[Work to be completed]: Quote exactly and only this range of lines in the data below: the line that holds "the near side" to the line that holds "imported = [obj", both included.

▶

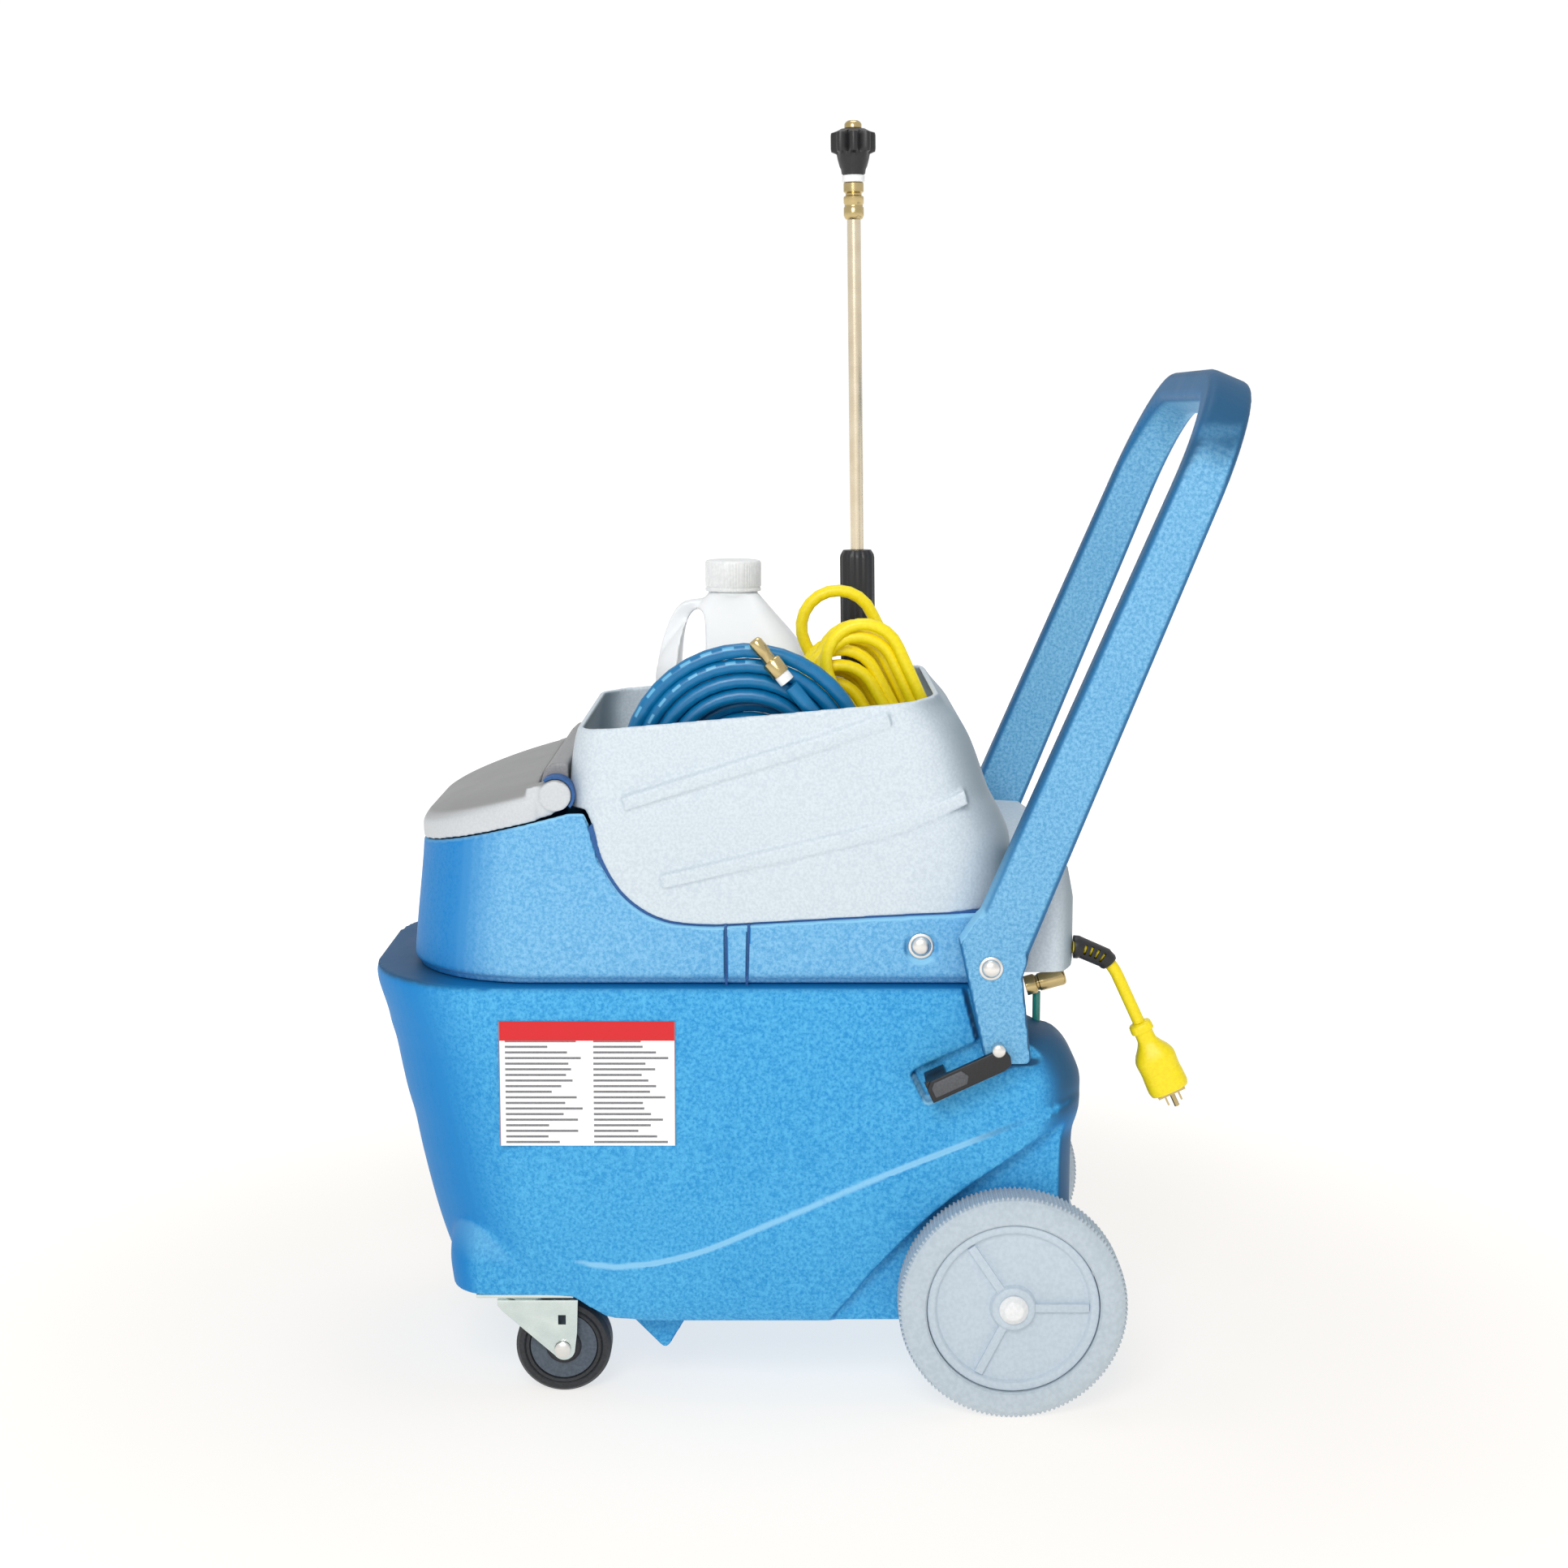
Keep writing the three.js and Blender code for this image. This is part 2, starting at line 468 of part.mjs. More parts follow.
// Wraps a turned profile [radius, distance] along the cord's route.
function alongCord(profile, sides) {
  const geometry = new THREE.LatheGeometry(profile.map(([r, y]) => new THREE.Vector2(r, y)), sides);
  const position = geometry.attributes.position;
  const total = cordRoute.getLength();
  for (let i = 0; i < position.count; i += 1) {
    const share = THREE.MathUtils.clamp(position.getY(i) / total, 0, 1);
    const point = cordRoute.getPointAt(share);
    const ahead = cordRoute.getTangentAt(share);
    const side = new THREE.Vector3(ahead.z, 0, -ahead.x);
    point.addScaledVector(side, position.getX(i));
    position.setXYZ(i, point.x, point.y + position.getZ(i), point.z);
  }
  return solid(geometry);
}
const bootProfile = closed([[5.9, 0.8], [10, 0.8], [10, 5], [9.6, 12], [9.2, 20], [8.6, 28], [7.6, 38],
  [5.9, 38], [5.9, 28], [5.9, 20], [5.9, 12], [5.9, 5]]);
add('strain_relief', alongCord(bootProfile, 16), BLACK);
const cordSection = new THREE.Shape();
cordSection.absarc(0, 0, CORD_R, 0, 2 * Math.PI);
add('power_cord', solid(new THREE.ExtrudeGeometry(cordSection,
  { extrudePath: cordRoute, steps: 12, curveSegments: 5, bevelEnabled: false })), YELLOW);

// The plug hangs on the cord's end, in line with it.
const cordEnd = cordRoute.getPoint(1);
const hang = cordRoute.getTangent(1);
function onPlug(piece) {
  const turn = new THREE.Quaternion().setFromUnitVectors(new THREE.Vector3(0, 0, 1), hang);
  const start = cordEnd.clone().addScaledVector(hang, GAP);
  const m = new THREE.Matrix4().compose(start, turn, new THREE.Vector3(1, 1, 1)).elements;
  return piece.transform([...m]);
}
const plugSections = [
  [0, -8, 8, 8], [14, -9, 9, 9], [24, -17, 17, 15], [34, -19.5, 19.5, 16.5], [46, -17, 17, 15],
  [50, -19, 19, 16.5], [66, -19, 19, 16.5], [68, -17, 17, 15],
];
add('plug_body', onPlug(loft(plan(-20, 20, 20, 9, 9), plugSections)), YELLOW);
const blade = (x, y) => box(x - 0.8, x + 0.8, y - 3.2, y + 3.2, 69.6, 82);
add('plug_prongs', onPlug(join(box(-13, 13, -12, 12, 68 + GAP, 70.4), blade(-6.4, 3), blade(6.4, 3),
  turnedZ([[0, 69.6], [2.4, 69.6], [2.4, 82.5], [0, 83.5]], 10, 0, -8))), BRASS);

// ---------------------------------------------------------------- jug in the bin
function buildJug() {
  const square = plan(-73, 73, 73, 26, 26);
  const rings = [[0, 66], [6, 73], [180, 73], [192, 71.5], [206, 65], [240, 38], [258, 24]];
  const levels = (list, wall) => list.map(([z, r]) => [z, -(r - wall), r - wall, r - wall]);
  const grip = [[-73, 140], [-73, 183], [-68, 212], [-58, 238], [-47, 249], [-22, 251], [-22, 140]];
  const hole = [[-52, 160], [-30, 158], [-25, 198], [-27, 238], [-37, 240], [-46, 226], [-51, 196]];
  const wide = [[-56, 155], [-26, 153], [-20, 198], [-23, 243], [-40, 245], [-50, 228], [-55, 196]];
  const neck = (radius, low, high) => turnedZ([[0, low], [radius, low], [radius, high], [0, high]], 24);
  const body = join(loft(square, levels(rings, 0)), prism(grip, -16, 16), neck(24, 240, 271));
  const interior = join(loft(square, levels([[3, 66], [9, 73], [180, 73], [192, 71.5], [206, 65],
    [240, 38], [252, 29]], 3)), neck(21, 235, 275));
  const gripRoom = prism([[-80, 150], [-80, 260], [-24, 260], [-24, 150]], -19, 19);
  const reserve = join(prism(wide, -80, 80), gripRoom);
  return cut(body, prism(hole, -80, 80), cut(interior, reserve)).translate([JUG.x, JUG.y, JUG.z]);
}
add('jug', buildJug(), WHITE);
add('jug_cap', cut(
  turnedZ([[0, 260], [27, 260], [27, 287], [25.5, 289.5], [0, 289.5]], 28),
  turnedZ([[0, 250], [24.9, 250], [24.9, 286], [0, 286]], 28)).translate([JUG.x, JUG.y, JUG.z]), WHITE);

// ---------------------------------------------------------------- coiled hose and its end fittings
add('hose_coil', turnedY(closed([[COIL.inner, COIL.y0], [COIL.outer - 3, COIL.y0],
  [COIL.outer, COIL.y0 + 3], [COIL.outer, COIL.y1 - 3], [COIL.outer - 3, COIL.y1],
  [COIL.inner, COIL.y1]]), 32, COIL.x, COIL.z), HOSE_BLUE);

// A turned fitting [radius, distance] laid in the XZ plane at y, from a point towards a heading.
function laidFitting(profile, x, y, z, heading) {
  const geometry = new THREE.LatheGeometry(profile.map(([r, d]) => new THREE.Vector2(r, d)), 14);
  geometry.rotateZ(THREE.MathUtils.degToRad(heading) - Math.PI / 2).rotateX(Math.PI / 2);
  return solid(geometry.translate(x, y, z));
}
add('hose_fitting', laidFitting([[0, 0], [7, 0], [7, 14], [8, 15], [8, 27], [5.5, 29], [5.5, 50],
  [4, 52], [0, 52]], 6, -157.4, 649, 129), BRASS);
add('hose_coupling', laidFitting([[0, 0], [6.6, 0], [6.6, 9], [8, 10.5], [8, 26], [0, 26]],
  -92, -127.75, 465.5, 180), BRASS);

// ---------------------------------------------------------------- extension cord hank and its ends
function buildHank() {
  const r = HANK.width / 2;
  const shape = new THREE.Shape();
  const reach = HANK.length / 2 - r;
  shape.absarc(0, reach, r, 0, Math.PI);
  shape.absarc(0, -reach, r, Math.PI, 2 * Math.PI);
  const geometry = new THREE.ExtrudeGeometry(shape, { depth: HANK.y1 - HANK.y0, curveSegments: 10,
    bevelEnabled: false });
  geometry.rotateZ(THREE.MathUtils.degToRad(HANK.tilt)).rotateX(Math.PI / 2);
  return solid(geometry.translate(HANK.x, HANK.y1, HANK.z));
}
add('extension_cord', buildHank(), YELLOW);
add('extension_plug', box(146, 182, -24, 4, BIN_FLOOR + GAP, 492), YELLOW);
add('extension_socket', box(140, 180, 12, 46, BIN_FLOOR + GAP, 492), YELLOW);

// ---------------------------------------------------------------- spray wand
function onWand(piece) {
  return piece.rotate([0, -WAND.lean, 0]).translate([WAND.x, WAND.y, WAND.z]);
}
const wandTurned = (profile, sides = 20) => onWand(turnedZ(profile, sides));
const valve = join(turnedZ([[0, 0], [9, 0], [9, 26], [14, 30], [14, 178], [0, 178]], 16),
  box(8, 26, -5, 5, 112, 126));
add('wand_valve', onWand(cut(valve, box(9, 27, -3, 3, 110, 119.5))), BLACK);
add('wand_trigger', onWand(join(box(20, 24, -2.6, 2.6, 52, 118),
  box(12, 24, -2.6, 2.6, 112.6, 117.6))), BLACK);
add('wand_grip', wandTurned([[0, 178.4], [14, 178.4], [16.5, 182], [16.5, 294], [13, 298.6],
  [0, 298.6]]), BLACK);
add('wand_tube', wandTurned([[0, 299], [6.4, 299], [6.4, 607], [0, 607]], 14), BRASS);
add('wand_coupling', wandTurned([[0, 607.4], [8, 607.4], [9.4, 611], [9.4, 628], [7.5, 630], [9.4, 632],
  [9.4, 641], [0, 641]], 12), BRASS);
add('wand_collar', wandTurned([[0, 641.4], [10.5, 641.4], [10.5, 648], [0, 648]], 18), WHITE);
const wings = [0, 45, 90, 135].map((turn) => box(-21, 21, -3.5, 3.5, 668, 687).rotate([0, 0, turn]));
add('wand_nozzle', onWand(join(turnedZ([[0, 648.4], [11, 648.4], [13, 656], [16.5, 668], [16.5, 684],
  [12, 690], [0, 690]], 20), ...wings)), BLACK);
add('wand_tip', wandTurned([[0, 690.4], [8, 690.4], [8, 695], [6, 697.5], [0, 697.5]], 14), BRASS);

// ---------------------------------------------------------------- inside the tanks
add('vacuum_motor', turnedZ([[0, 262], [60, 262], [70, 268], [70, 312], [58, 318], [58, 400], [44, 410],
  [0, 410]], 24, 70, 40), BLACK);
add('solution_pump', join(box(-70, 0, -110, -60, 262, 330), barXPump()), BLACK);
function barXPump() {
  const geometry = new THREE.CylinderGeometry(24, 24, 76, 20).rotateZ(Math.PI / 2);
  return solid(geometry.translate(36, -85, 300));
}
add('standpipe', cut(
  turnedZ([[0, 212], [30, 212], [30, 216], [19, 218], [19, 500], [0, 500]], 20, STANDPIPE_X, 0),
  turnedZ([[0, 230], [16, 230], [16, 520], [0, 520]], 20, STANDPIPE_X, 0)), WHITE);
add('shutoff_float', turnedZ(closed([[20.5, 218.4], [36, 221], [42, 232], [36, 243], [20.5, 248.4]]),
  20, STANDPIPE_X, 0), look(0xe08030, 0.5));

// ---------------------------------------------------------------- blank label on the near side
add('side_label', box(-252, -96, -TANK_HALF - 1, -TANK_HALF - GAP, 242, 355), look(0xf4f4f4, 0.4));

export default machine;
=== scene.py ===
"""Looks of a portable carpet cleaner: moulded tanks, bin, folding handle, wheels and stowed kit.

Places are in the CAD's design millimetres (x to the rear, y across, z up) and become metres in the
row frame when a mesh is made. Pieces that look the same on both sides are made at +y and mirrored.
"""
from math import copysign, cos, hypot, pi, radians, sin

import bmesh
import bpy
import numpy as np
from mathutils import Matrix, Vector


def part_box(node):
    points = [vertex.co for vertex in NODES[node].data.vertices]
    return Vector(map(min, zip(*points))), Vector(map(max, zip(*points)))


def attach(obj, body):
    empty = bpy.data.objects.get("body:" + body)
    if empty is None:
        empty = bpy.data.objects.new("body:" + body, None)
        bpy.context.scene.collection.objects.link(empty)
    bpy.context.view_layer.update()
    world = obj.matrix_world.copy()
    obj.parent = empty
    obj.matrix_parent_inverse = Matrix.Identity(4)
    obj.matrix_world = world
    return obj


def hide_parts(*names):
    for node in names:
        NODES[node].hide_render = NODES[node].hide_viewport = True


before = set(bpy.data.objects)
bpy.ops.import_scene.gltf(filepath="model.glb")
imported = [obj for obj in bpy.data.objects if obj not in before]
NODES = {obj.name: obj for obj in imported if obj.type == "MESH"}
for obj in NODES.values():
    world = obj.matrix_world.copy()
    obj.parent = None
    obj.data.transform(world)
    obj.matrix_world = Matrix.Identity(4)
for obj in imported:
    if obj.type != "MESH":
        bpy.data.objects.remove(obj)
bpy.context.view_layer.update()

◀

[Result for this task]:
// ---------------------------------------------------------------- blank label on the near side
add('side_label', box(-252, -96, -TANK_HALF - 1, -TANK_HALF - GAP, 242, 355), look(0xf4f4f4, 0.4));

export default machine;
=== scene.py ===
"""Looks of a portable carpet cleaner: moulded tanks, bin, folding handle, wheels and stowed kit.

Places are in the CAD's design millimetres (x to the rear, y across, z up) and become metres in the
row frame when a mesh is made. Pieces that look the same on both sides are made at +y and mirrored.
"""
from math import copysign, cos, hypot, pi, radians, sin

import bmesh
import bpy
import numpy as np
from mathutils import Matrix, Vector


def part_box(node):
    points = [vertex.co for vertex in NODES[node].data.vertices]
    return Vector(map(min, zip(*points))), Vector(map(max, zip(*points)))


def attach(obj, body):
    empty = bpy.data.objects.get("body:" + body)
    if empty is None:
        empty = bpy.data.objects.new("body:" + body, None)
        bpy.context.scene.collection.objects.link(empty)
    bpy.context.view_layer.update()
    world = obj.matrix_world.copy()
    obj.parent = empty
    obj.matrix_parent_inverse = Matrix.Identity(4)
    obj.matrix_world = world
    return obj


def hide_parts(*names):
    for node in names:
        NODES[node].hide_render = NODES[node].hide_viewport = True


before = set(bpy.data.objects)
bpy.ops.import_scene.gltf(filepath="model.glb")
imported = [obj for obj in bpy.data.objects if obj not in before]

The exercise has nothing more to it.